Lettre de la Coordination Syndicale haitienne au Secrétaire général des Nations Unies, Kofi Annan

Soumis à AlterPresse le 30 janvier 2004

Port-au-Prince, le 30 Janvier 2004

M Kofi Annan
Secrétaire général de l’Organisation des Nations Unies
Aux bons soins de M. Adama Guindo Représentant -résident
PNUD HAITI

Monsieur le secrétaire général,

Les Nations Unies ont joué un rôle prépondérant dans la genèse de la situation
actuelle de notre pays. C’est sous son égide qu’a été ramené en 1994 le président Aristide de l’exil. A partir de cette date de nombreuses missions comme la Minuha, la Micivih et d’autres ont participé à la mise sur pieds de la Police Nationale et de l’appareil judiciaire. Aujourd’hui encore les agences spécialisées des Nations Unies jouent un rôle important dans l’action humanitaire dans notre pays.

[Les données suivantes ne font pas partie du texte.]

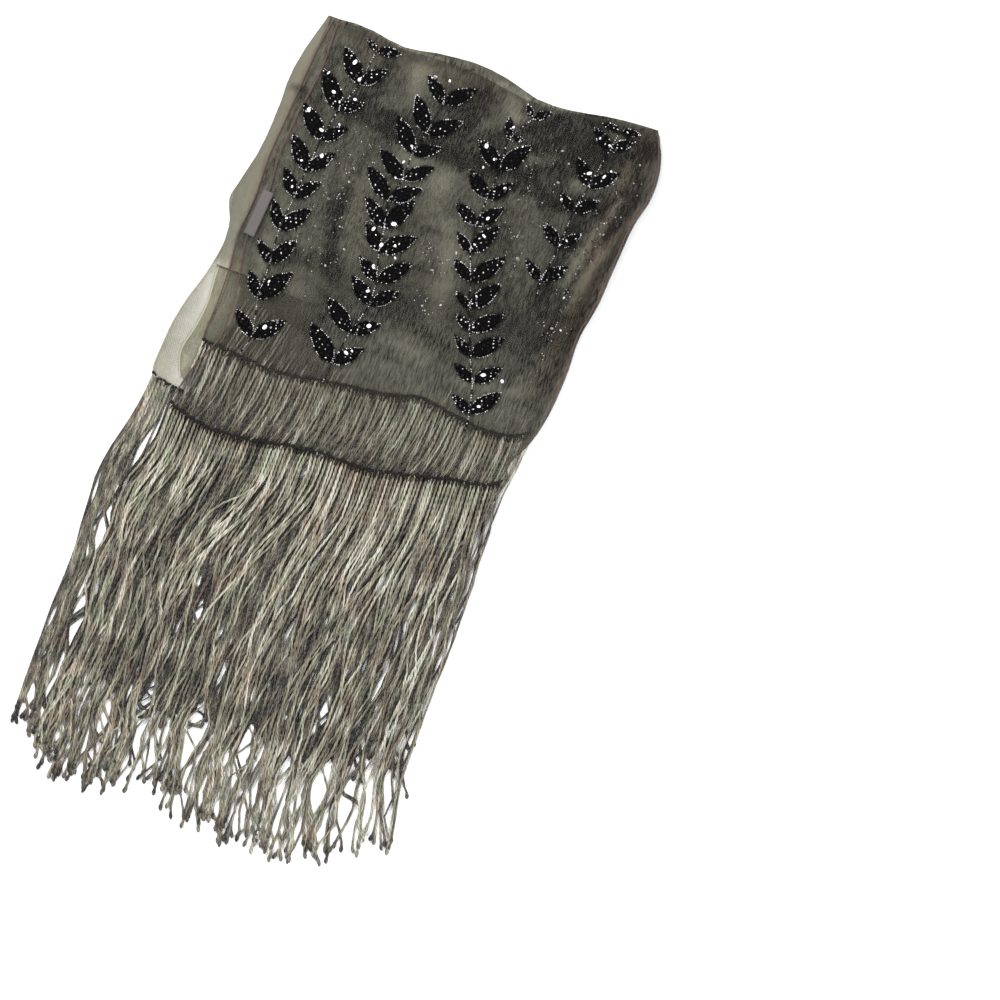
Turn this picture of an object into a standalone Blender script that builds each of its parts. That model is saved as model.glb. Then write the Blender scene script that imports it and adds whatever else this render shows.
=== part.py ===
"""Folded tulle wrap with beaded leaf vines and long fringes, lying flat.

A rectangular stole is folded across, so that its two fringed ends lie on each other and point to -Y,
and then along its length, so that one end wraps round the other: the outer end is the front and the back
of the bundle, and the inner end and the turns between lie in it. The lengthwise fold is at +X and the
open edges are at -X. The tables are in millimetres and the mesh in metres. The origin is under the middle
of the whole outline, on the surface that the wrap lies on.
"""

import math

import bmesh
import bpy
from mathutils import Vector
from mathutils.bvhtree import BVHTree

MM = 0.001

# Cloth, one wall for each ply
PLY = 1.1
GAP = 0.3
BACK_TOP = 2 * PLY + GAP

# Core, the hidden turns of cloth inside the bundle
CORE_THICK = 8.6
CORE_END_THICK = 1.6
CORE_LAYERS = 4
LAYER_ROUND = 1.3
SHOULDER_DROP = 3.0
SHOULDER_WIDE = 22.0
SHOULDER_PAST = 4.0
CORE_LAST_ROW = 14
CORE_TAPER_ROWS = 6
HEM_FALL_START = 0.6
HEM_FALL_ROWS = 2

# Grid that the front plies and the core share: its first two columns are the edges that peek out, and
# the outer front ply has more rows, from the inner end's hem to its own
COLUMNS = 21
ROWS = 18
HEM_ROWS = 4
CORE_COLUMN, INNER_COLUMN, OUTER_COLUMN = 0, 1, 2

# Long edges from the fold at the top (down 0) to the inner end's hem (down 1)
FRONT_EDGES = (
    # down, core_left, inner_left, outer_left, right
    dict(down=0.00, core=-119, inner=-115, outer=-111, right=158),
    dict(down=0.10, core=-127, inner=-119, outer=-110, right=168),
    dict(down=0.20, core=-132, inner=-122, outer=-112, right=170),
    dict(down=0.30, core=-132, inner=-124, outer=-117, right=163),
    dict(down=0.45, core=-136, inner=-127, outer=-119, right=160),
    dict(down=0.56, core=-143, inner=-126, outer=-117, right=158),
    dict(down=0.68, core=-137, inner=-130, outer=-123, right=152),
    dict(down=0.80, core=-139, inner=-127, outer=-117, right=153),
    dict(down=0.92, core=-141, inner=-128, outer=-114, right=151),
    dict(down=1.00, core=-143, inner=-130, outer=-118, right=147),
)
# Long edges of the outer front ply, from the inner end's hem (down 0) to its own (down 1)
HEM_EDGES = (
    # down, left, right
    dict(down=0.00, left=-118, right=147),
    dict(down=0.35, left=-127, right=142),
    dict(down=0.80, left=-134, right=132),
    dict(down=1.00, left=-137, right=138),
)
# Fold at the top, both hems, and how far the core shows past the fold
FRONT_ENDS = (
    # across, fold_y, inner_hem_y, outer_hem_y, core_past_fold
    dict(across=0.00, fold=322, inner=47, outer=-9, past=1),
    dict(across=0.08, fold=323, inner=45, outer=-15, past=1),
    dict(across=0.20, fold=318, inner=43, outer=-17, past=1),
    dict(across=0.35, fold=320, inner=49, outer=-10, past=5),
    dict(across=0.48, fold=318, inner=53, outer=-6, past=7),
    dict(across=0.58, fold=313, inner=57, outer=-7, past=6),
    dict(across=0.64, fold=313, inner=62, outer=-5, past=2),
    dict(across=0.75, fold=315, inner=58, outer=2, past=1),
    dict(across=0.86, fold=320, inner=54, outer=10, past=1),
    dict(across=0.94, fold=322, inner=58, outer=12, past=1),
    dict(across=1.00, fold=324, inner=66, outer=22, past=0),
)

# Long edges of the back plies, from under the fold to their hems
BACK_EDGES = (
    # down, outer_left, inner_left, right
    dict(down=0.00, outer=-114, inner=-110, right=154),
    dict(down=0.18, outer=-126, inner=-122, right=165),
    dict(down=0.36, outer=-130, inner=-126, right=158),
    dict(down=0.49, outer=-149, inner=-138, right=155),
    dict(down=0.54, outer=-138, inner=-134, right=153),
    dict(down=0.68, outer=-142, inner=-137, right=149),
    dict(down=0.82, outer=-155, inner=-135, right=145),
    dict(down=0.94, outer=-159, inner=-144, right=133),
    dict(down=1.00, outer=-160, inner=-137, right=130),
)
# Top and hems of the back plies, hidden but for their first stretch on the left
BACK_ENDS = (
    # across, top_y, outer_hem_y, inner_hem_y
    dict(across=0.00, top=314, outer=8, inner=12),
    dict(across=0.08, top=314, outer=4, inner=9),
    dict(across=0.30, top=312, outer=3, inner=8),
    dict(across=0.60, top=310, outer=6, inner=11),
    dict(across=0.85, top=312, outer=18, inner=23),
    dict(across=1.00, top=316, outer=34, inner=38),
)
BACK_COLUMNS = 15
BACK_ROWS = 14

# Largest folds of the front: ridges rise, troughs sink, and bow bends the line sideways
FOLDS = (
    # start x, y, end x, y, bow, rise, half width
    dict(x0=-96, y0=268, x1=10, y1=252, bow=4, rise=-1.9, wide=15),
    dict(x0=-6, y0=258, x1=80, y1=312, bow=-6, rise=1.7, wide=14),
    dict(x0=40, y0=240, x1=160, y1=306, bow=-8, rise=-2.2, wide=15),
    dict(x0=166, y0=262, x1=112, y1=70, bow=5, rise=1.8, wide=13),
    dict(x0=140, y0=232, x1=82, y1=84, bow=4, rise=-1.4, wide=13),
    dict(x0=-50, y0=236, x1=-58, y1=86, bow=-5, rise=1.3, wide=16),
    dict(x0=14, y0=226, x1=20, y1=96, bow=5, rise=-1.2, wide=15),
    dict(x0=-104, y0=250, x1=-112, y1=96, bow=-3, rise=1.1, wide=12),
)
FOLD_FADE_IN, FOLD_FADE_OUT, FOLD_LEAST = 0.25, 0.2, 0.2

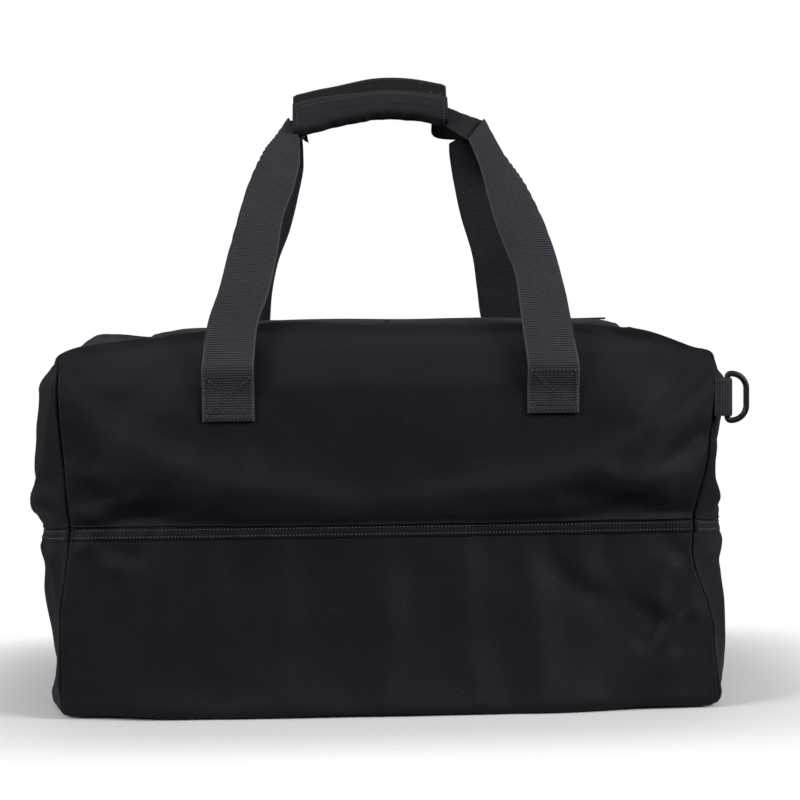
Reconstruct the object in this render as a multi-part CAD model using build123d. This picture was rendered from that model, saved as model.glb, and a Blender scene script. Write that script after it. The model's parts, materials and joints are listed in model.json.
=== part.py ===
from build123d import *
import math
import os

# A soft weekender bag with two carrying handles, in millimetres.
# X runs along the bag, the front faces -Y, Z is up and the origin is the middle of the base.

# Body: half sizes from the centre to the corner seams at the shoulder, where it is fullest
BODY_HALF_LENGTH = 243.0
BODY_HALF_DEPTH = 121.0
BELLY_Z = 72.0
WAIST_Z = 142.0
CHEST_Z = 192.0
SHOULDER_Z = 245.0
TOP_Z = 286.0
TOP_TILT = 0.82

# How far in from the shoulder the corner seams stand at the other levels
BASE_LENGTH_DRAW = -2.0
BASE_DEPTH_DRAW = 2.0
BELLY_LENGTH_DRAW = 0.0
BELLY_DEPTH_DRAW = 1.5
WAIST_LENGTH_DRAW = 11.0
WAIST_DEPTH_DRAW = 6.0
CHEST_LENGTH_DRAW = 3.0
CHEST_DEPTH_DRAW = 1.5
TOP_LENGTH_DRAW = 57.0
TOP_DEPTH_DRAW = 35.0
BASE_ROLL = 10.0
SHOULDER_TURN = 62.0
END_SQUARENESS = 1.7

# How far the middle of each panel stands out past the line between its corner seams
BASE_END_BULGE = 18.0
BELLY_END_BULGE = 27.0
WAIST_END_BULGE = 38.0
CHEST_END_BULGE = 32.0
SHOULDER_END_BULGE = 28.0
BASE_FACE_BULGE = 6.0
BELLY_FACE_BULGE = 6.0
WAIST_FACE_BULGE = 2.5
CHEST_FACE_BULGE = 4.0
SHOULDER_FACE_BULGE = 3.0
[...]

Cependant le peuple haïtien, malgré la bonne volonté des Organisations internationales, est en train de faire l’amère expérience de la faillite totale du pouvoir de monsieur Aristide et en particulier du pouvoir judiciaire et de la police.

Nous croyons que votre Excellence et le système des Nations Unies doivent en tirer les conséquences qui s’imposent et accompagner le peuple haïtien dans sa lutte pour se libérer de ce pouvoir malfaisant.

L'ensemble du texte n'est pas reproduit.